What the task requires: Reproduce each line that includes the word "JSON".
:: Provided records
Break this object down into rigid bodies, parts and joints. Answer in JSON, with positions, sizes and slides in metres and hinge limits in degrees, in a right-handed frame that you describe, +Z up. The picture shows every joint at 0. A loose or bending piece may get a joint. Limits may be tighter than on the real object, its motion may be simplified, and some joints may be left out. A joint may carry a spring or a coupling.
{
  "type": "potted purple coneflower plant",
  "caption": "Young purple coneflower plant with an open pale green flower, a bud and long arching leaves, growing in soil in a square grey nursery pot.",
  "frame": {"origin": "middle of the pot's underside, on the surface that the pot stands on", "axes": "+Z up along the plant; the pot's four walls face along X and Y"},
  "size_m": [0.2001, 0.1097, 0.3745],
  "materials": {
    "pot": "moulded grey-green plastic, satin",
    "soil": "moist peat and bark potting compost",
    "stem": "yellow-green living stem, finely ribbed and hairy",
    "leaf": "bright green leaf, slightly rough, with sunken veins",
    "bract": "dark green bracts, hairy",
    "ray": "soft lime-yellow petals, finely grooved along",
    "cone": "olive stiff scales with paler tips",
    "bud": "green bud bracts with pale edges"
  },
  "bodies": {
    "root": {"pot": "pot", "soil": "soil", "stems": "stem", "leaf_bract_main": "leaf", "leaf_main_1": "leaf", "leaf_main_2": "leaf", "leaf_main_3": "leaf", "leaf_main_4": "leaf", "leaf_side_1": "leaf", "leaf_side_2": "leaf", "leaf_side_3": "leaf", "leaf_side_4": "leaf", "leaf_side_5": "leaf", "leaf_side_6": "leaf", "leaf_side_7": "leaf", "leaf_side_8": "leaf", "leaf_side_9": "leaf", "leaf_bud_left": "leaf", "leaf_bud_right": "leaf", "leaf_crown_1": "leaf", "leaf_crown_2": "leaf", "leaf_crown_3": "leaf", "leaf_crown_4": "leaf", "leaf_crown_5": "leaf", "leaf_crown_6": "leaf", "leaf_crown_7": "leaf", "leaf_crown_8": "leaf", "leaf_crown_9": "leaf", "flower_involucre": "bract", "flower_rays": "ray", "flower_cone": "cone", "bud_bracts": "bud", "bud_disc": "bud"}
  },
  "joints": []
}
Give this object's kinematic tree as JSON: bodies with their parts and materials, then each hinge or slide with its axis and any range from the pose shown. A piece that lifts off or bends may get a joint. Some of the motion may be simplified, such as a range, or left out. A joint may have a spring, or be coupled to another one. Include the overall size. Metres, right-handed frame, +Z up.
::::
The solution:
Break this object down into rigid bodies, parts and joints. Answer in JSON, with positions, sizes and slides in metres and hinge limits in degrees, in a right-handed frame that you describe, +Z up. The picture shows every joint at 0. A loose or bending piece may get a joint. Limits may be tighter than on the real object, its motion may be simplified, and some joints may be left out. A joint may carry a spring or a coupling.
Give this object's kinematic tree as JSON: bodies with their parts and materials, then each hinge or slide with its axis and any range from the pose shown. A piece that lifts off or bends may get a joint. Some of the motion may be simplified, such as a range, or left out. A joint may have a spring, or be coupled to another one. Include the overall size. Metres, right-handed frame, +Z up.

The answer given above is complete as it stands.